Hi there,
tl;dr: Why do paginated REST API list calls have a hard-capped limit
parameter? What’s the benefit? Would you do it?
This question isn’t really Elixir specific but I’m asking it here because:
- I find that this is an exceptionally bright community who I hope enjoys a general design discussion or two
- Well, our backend is written in Elixir
At my company TalkJS, a pluggable chat service, we expose a REST API for our customers to use. We try to make it as boring and predictable as possible, and in general we look a lot at Stripe for good ideas to steal - we sort of perceive them as the grand masters or API design.
But there’s one thing that we see many REST APIs do that we don’t understand. Most LIST calls (i.e. GET calls on a list resource) have some sort of pagination, typically with a limit
parameter and then either an offset
or startingAfter
parameter to fetch the next set of results. So far, so good. However, most APIs we’ve seen out in the wild put a hard cap on the limit
at a relatively low number, eg 10 or 100. This means that for many use cases, you’re forcing your customer to write code that fetches multiple result sets sequentially, deals with potential inconsistencies in the returned data (in case data changed between requests), and so on.

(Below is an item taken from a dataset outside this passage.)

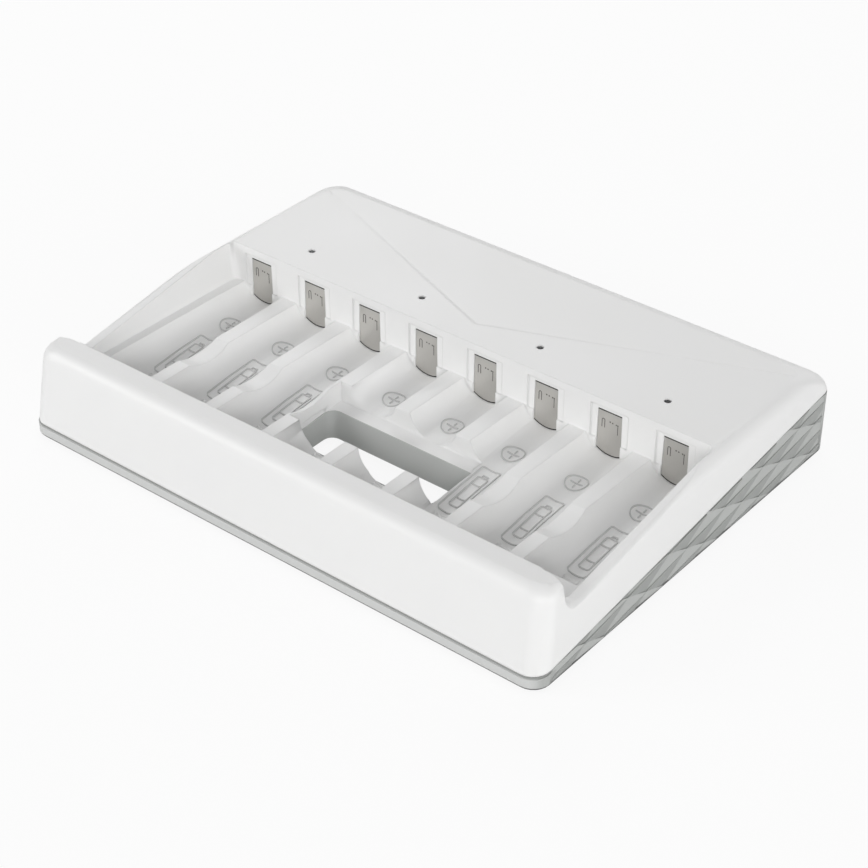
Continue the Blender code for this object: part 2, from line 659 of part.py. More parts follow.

What is the benefit of this? If a customer needs 10000 items, why is it better for us if they do 100 requests for 100 items each, rather than a single request for 10000 items?
I totally understand why one would default the limit
to a low value. But why not allow the customer to specify a high value, or even infinity
, if they want to fetch everything there is?

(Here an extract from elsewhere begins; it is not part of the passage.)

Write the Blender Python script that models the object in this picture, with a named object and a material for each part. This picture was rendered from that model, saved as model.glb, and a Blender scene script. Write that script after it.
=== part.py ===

The only reason I’ve been able to cook up is to make fetching many items deliberately hard for customers, so that they’ll not needlessly consume resources and only fetch a lot of data when they really really need to. That’s sensible, but at the same time it’s also a bit hostile to those customers who do really need to fetch more than a little bit, isn’t it?.

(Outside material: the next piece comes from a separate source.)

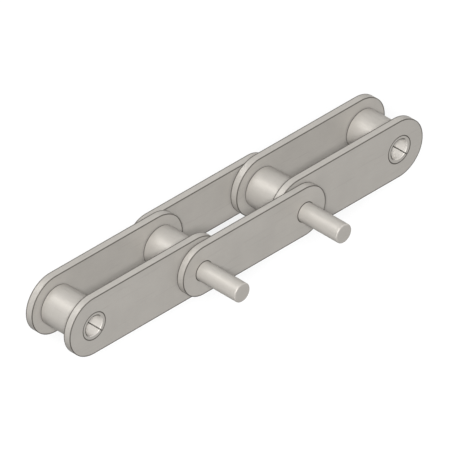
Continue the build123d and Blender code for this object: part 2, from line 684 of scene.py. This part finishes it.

What confuses me even more is that Stripe, who hard-cap the limit
at 100 items, have an “auto-pagination” feature in their official client SDKs which effectively removes this problem from customer code - doing the “send 100 litle requests for 100 items each” dance fully transparently to customer code. If they have a feature like that, which auto-hammers their backend with fully frenzy, why not just allow users to set limit
at 10000? What’s the difference?
Any genius insights would be wildly appreciated Thanks!